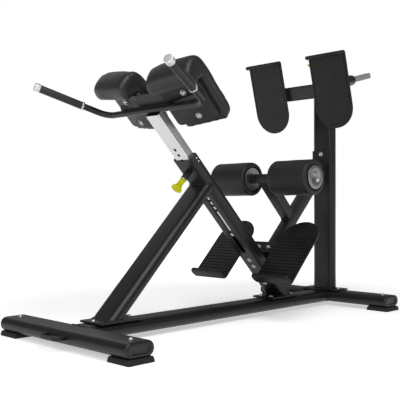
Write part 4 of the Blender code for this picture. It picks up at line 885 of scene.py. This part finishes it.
def pull_pin(prefix, seat, outward, low, tip):
    """Barrel, collar, plunger and knob of one pull-pin, turned about its own line.

    low and tip are where the barrel and the plunger start, as heights over the seat.
    """
    local = axes(seat, outward)
    shoulder = low + 0.041
    base = shoulder + 0.0041
    barrel = eased([(0.0056, low), (0.0127, low), (0.0127, shoulder), (0.0056, shoulder)],
                   {1: 0.0006, 2: 0.0014})
    piece(f"{prefix}_barrel_steel", solid([turned(barrel, local)], closed=True), powder_coat,
          "frame", [f"{prefix}_pin_barrel"])
    collar = eased([(0.0056, shoulder + 0.0001), (0.0115, shoulder + 0.0001),
                    (0.0115, shoulder + 0.0034), (0.0056, shoulder + 0.0034)], {2: 0.001})
    piece(f"{prefix}_collar", solid([turned(collar, local)], closed=True), chrome,
          "frame")
    grip = np.array(((0.0050, 0.0), (0.0104, 0.0), (0.0111, 0.0008), (0.0111, 0.0125),
                     (0.0112, 0.0208), (0.0117, 0.0255), (0.0123, 0.0296), (0.0134, 0.0338),
                     (0.0150, 0.0376), (0.0173, 0.0413), (0.0199, 0.0445), (0.0215, 0.0465),
                     (0.0221, 0.0482), (0.0220, 0.0498), (0.0213, 0.0506), (0.0199, 0.0510),
                     (0.0130, 0.0506), (0.0, 0.0505)))
    grip[:, 1] += base
    piece(f"{prefix}_knob", solid([turned(np.vstack([[(0.0, base)], grip]), local, 72)]), lime,
          f"{prefix}_pull_pin", [f"{prefix}_pin_knob"], smooth=50)
    shank = eased([(0.0, tip), (0.0050, tip), (0.0050, base + 0.001), (0.0, base + 0.001)],
                  {1: 0.0008})
    piece(f"{prefix}_plunger", solid([turned(shank, local, 32)]), zinc,
          f"{prefix}_pull_pin")


pull_pin("lower", placed((-0.025, 0, PIN), column), -RISE, low=0.0003, tip=-0.0043)
pull_pin("upper", SLIDE + ALONG * UPPER_PIN + OVER * 0.02647, OVER, low=0.0013, tip=-0.01067)

# The fasteners: bright button-head screws with a hexagon socket, each on its own seat.


def screw(seat, outward, radius=0.0085, tall=0.0052):
    """Rings of a button head: a circular dome whose inner rings turn into a hexagon."""
    angle = np.linspace(0, 2 * np.pi, 48, endpoint=False)
    unit = circle(1.0, 48)
    flat = (angle + np.pi / 6) % (np.pi / 3) - np.pi / 6
    hexagon = unit * (radius * 0.47 / np.cos(flat))[:, None]
    rings = [lifted(unit * radius * share, tall * level) for share, level in
             ((1.0, 0.0), (1.0, 0.10), (0.97, 0.30), (0.91, 0.55), (0.83, 0.76), (0.74, 0.91),
              (0.66, 0.98))]
    rings += [lifted(hexagon * grow, tall * level) for grow, level in
              ((1.06, 1.0), (1.0, 0.96), (0.97, 0.15), (0.5, 0.10))]
    return placed(rings, axes(seat, outward))


def fastened(seat, outward, radius=0.0085, tall=0.0052):
    """A thin flat washer on the seat, and a screw's head on the washer."""
    rim = radius * 1.25
    washer = eased([(0.0, 0.0), (rim, 0.0), (rim, 0.0014), (0.0, 0.0014)], {2: 0.0005})
    return [turned(washer, axes(seat, outward), 40),
            screw(seat + outward * 0.0013, outward, radius, tall)]


PLATE_TOP = 0.0757
spots = [(x, side * 0.3135, 0.068) for x in (0, REAR) for side in (-1, 1)]
spots += [(0.095, 0, PLATE_TOP), (0.250, 0, PLATE_TOP)]
spots += [(x, side * y, PLATE_TOP) for x, y in ((1.035, 0.028), (1.172, 0.028), (REAR, 0.075))
          for side in (-1, 1)]
seats = [(at(*spot), np.array((0.0, 0.0, 1.0))) for spot in spots]
seats += [(placed((-0.025, 0, q), column), -RISE) for q in (-0.482, -0.523, -0.634)]
seats += [(at(1.4523, 0, z), np.array((-1.0, 0, 0))) for z in (0.600, 0.722)]
seats += [(lower_face + np.array((0, y, 0)), CLIMB) for y in (-0.026, 0.026)]
heads = []
for seat, outward in seats:
    heads += fastened(seat, outward)
for q in (0.066, 0.082):
    heads.append(screw(placed((0.002, -0.0575, q), column), np.array((0.0, -1.0, 0)),
                       0.0045, 0.0026))
piece("frame_screws", solid(heads), zinc, "frame", smooth=35)

# The hip pads: black vinyl over firm foam, each on a painted board held by two screws. The
# cushions carry the solids' shape, and their foam swells the cover, which the boards hold back.
vinyl = finish("black_vinyl", ((0.0085, 0.0085, 0.009), (0.0125, 0.0125, 0.013)), (0.36, 0.46),
               ("cells", 850.0, 0.00035, 0.32), ("noise", 35.0, 0.0015, 0.10), drift=8.0,
               Sheen_Weight=0.04)
board_paint = finish("board_black", ((0.012, 0.012, 0.012), (0.018, 0.018, 0.018)), (0.46, 0.58),
                     ("noise", 400.0, 0.0004, 0.2), drift=18.0)
board_screws = []
PAD_ROLL = math.radians(9.5)


def vectors(mesh, what):
    """What a mesh holds for each vertex as a vector: co or normal."""
    values = np.zeros(len(mesh.vertices) * 3, np.float32)
    mesh.vertices.foreach_get(what, values)
    return values.reshape(-1, 3)


for hand, side in HANDS:
    lean = -side * PAD_ROLL
    pad_local = np.array([(0.0389, side * 0.161, 0), (math.cos(lean), math.sin(lean), 0),
                          (-math.sin(lean), math.cos(lean), 0), (0, 0, 1)])
    pad_axes = np.vstack([placed(pad_local[0], column), pad_local[1:] @ column[1:]])
    board = axes(placed((0.0003, -side * 0.015, 0.309), pad_axes), pad_axes[1],
                 pad_axes[2])
    piece(f"{hand}_back_board", solid([bar(oblong(0.166, 0.188, 0.016, 6), board, 0.0154,
                                           ease=0.0012)]),
          board_paint, "pad_carriage", [f"{hand}_pad_board"])
    cushion = dressed(f"{hand}_vinyl_pad", nodes[f"{hand}_hip_pad"].data.copy(), vinyl,
                      "pad_carriage", [f"{hand}_hip_pad"], smooth=180)
    remesh = cushion.modifiers.new("voxels", "REMESH")
    remesh.mode, remesh.voxel_size, remesh.use_smooth_shade = "VOXEL", 0.0045, True
    bpy.context.view_layer.update()
    cushion.data = shown(cushion)
    cushion.modifiers.clear()
    rest = vectors(cushion.data, "co")
    local_rest = (rest - pad_axes[0]) @ pad_axes[1:].T
    backed = local_rest[:, 0] < 0.024
    start = rest - vectors(cushion.data, "normal") * np.where(backed, 0.0, 0.0035)[:, None]
    cushion.data.vertices.foreach_set("co", start.astype(np.float32).ravel())
    held = cushion.vertex_groups.new(name="held")
    weight = np.clip((0.034 - local_rest[:, 0]) / 0.010, 0, 1)
    for index in np.nonzero(weight > 0)[0]:
        held.add([int(index)], float(weight[index]), "REPLACE")
    cover = cushion.modifiers.new("cover", "CLOTH")
    cover.settings.vertex_group_mass = "held"
    cover.settings.use_pressure = True
    cover.settings.uniform_pressure_force = 4.0
    cover.settings.mass = 0.4
    cover.settings.effector_weights.gravity = 0.0
    scene.frame_start, scene.frame_end = 1, 20
    for step in range(1, 21):
        scene.frame_set(step)
    swollen = shown(cushion)
    shift = vectors(swollen, "co") - start
    reach = np.linalg.norm(shift, axis=1, keepdims=True)
    final = start + shift * np.minimum(1.0, 0.0050 / np.maximum(reach, 1e-6))
    cushion.modifiers.clear()
    cushion.vertex_groups.clear()
    bpy.data.meshes.remove(swollen)
    scene.frame_set(1)
    cushion.data.vertices.foreach_set("co", final.astype(np.float32).ravel())
    cushion.data.materials.clear()
    cushion.data.materials.append(vinyl)
    cushion.data.shade_smooth()
    finer = cushion.modifiers.new("finer", "SUBSURF")
    finer.levels = finer.render_levels = 1
    for q, back in ((0.250, 0.0003), (0.359, -0.0053)):
        board_screws += fastened(placed((back, 0, q), pad_axes), -pad_axes[1], 0.0100, 0.0055)
piece("pad_board_screws", solid(board_screws), zinc, "pad_carriage", smooth=35)
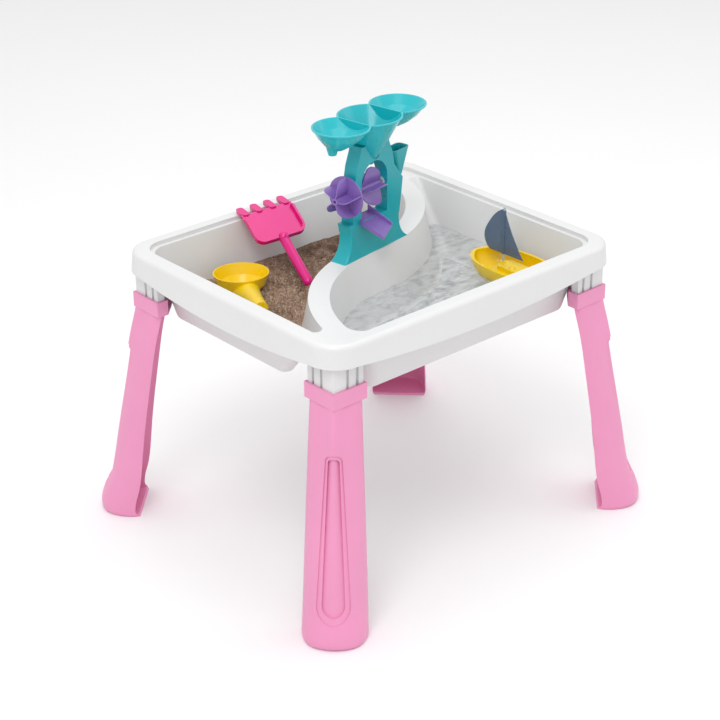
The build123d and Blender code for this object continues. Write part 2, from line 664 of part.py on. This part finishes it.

————————

* _Exercise brief_: Restate word for word only the lines running from the beginning of the data to the line holding "its own line.", both included.

* _Response for this exercise_:
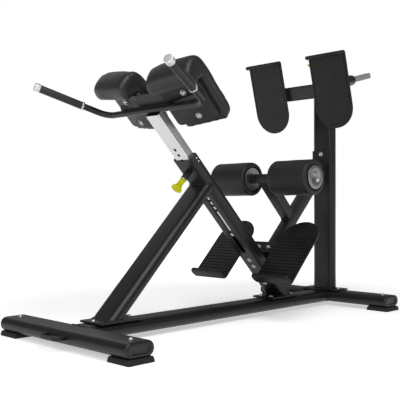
Write part 4 of the Blender code for this picture. It picks up at line 885 of scene.py. This part finishes it.
def pull_pin(prefix, seat, outward, low, tip):
    """Barrel, collar, plunger and knob of one pull-pin, turned about its own line.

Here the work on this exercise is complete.